Algorithm

Algorithm

A Provus simulation is based on the solution to the quasi static integral equation for the electric field, this equation is shown below.

Integral equation in the electric field relating the local voltage drop (first term) the electric field created by all the time varying currents (second term) and the primary electric field right hand side.

This equation which relates the surface current density on a thin sheet to the source electric field can be solved directly for each instance of source excitation and angular frequency however the approach described by Annan solves for the physics of the left-hand side in a general way. The solutions are a set of "eigencurrents" derived as linear combinations of a set of divergence-free basis functions. Each eigencurrent has a simple exponential time decay. To determine the weight of each eigencurrent in any specific solution we need only integrate the dot product of primary electric field with the eigencurrent across the surface. Surface currents are described as the curl of a vector potential having only a normal component so that the contours of the potential function are streamlines of current. The figure below shows the first four basis functions and the eigencurrents. The time decay (step response) for a specific transmitter loop coupling is shown in the lower row.

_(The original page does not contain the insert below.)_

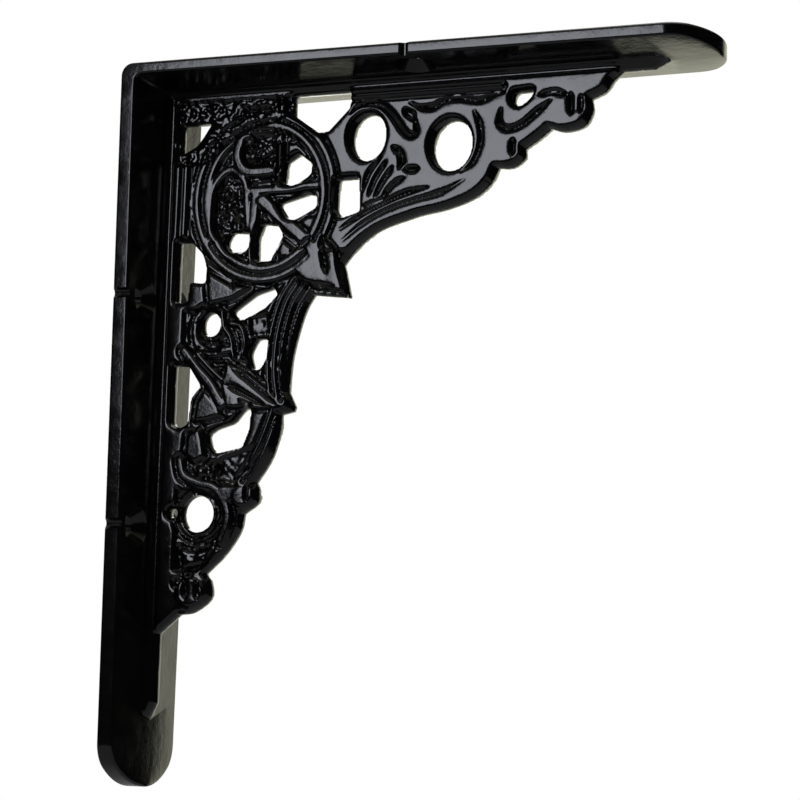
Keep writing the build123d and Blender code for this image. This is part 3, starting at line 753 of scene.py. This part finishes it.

Since Provus uses a 2D harmonic series (sin and cosine) for its basis functions it can accurately simulate eddy current systems as they migrate from early to late time.

Comparison on a complex shaped conductor of surface current potential for: Basis functions, Eigen Currents derived from the Basis Functions and Eddy currents derived from the Eigen Currents.

Surface current potential on conductor of complex shape showing early to late time eddy current diffusion.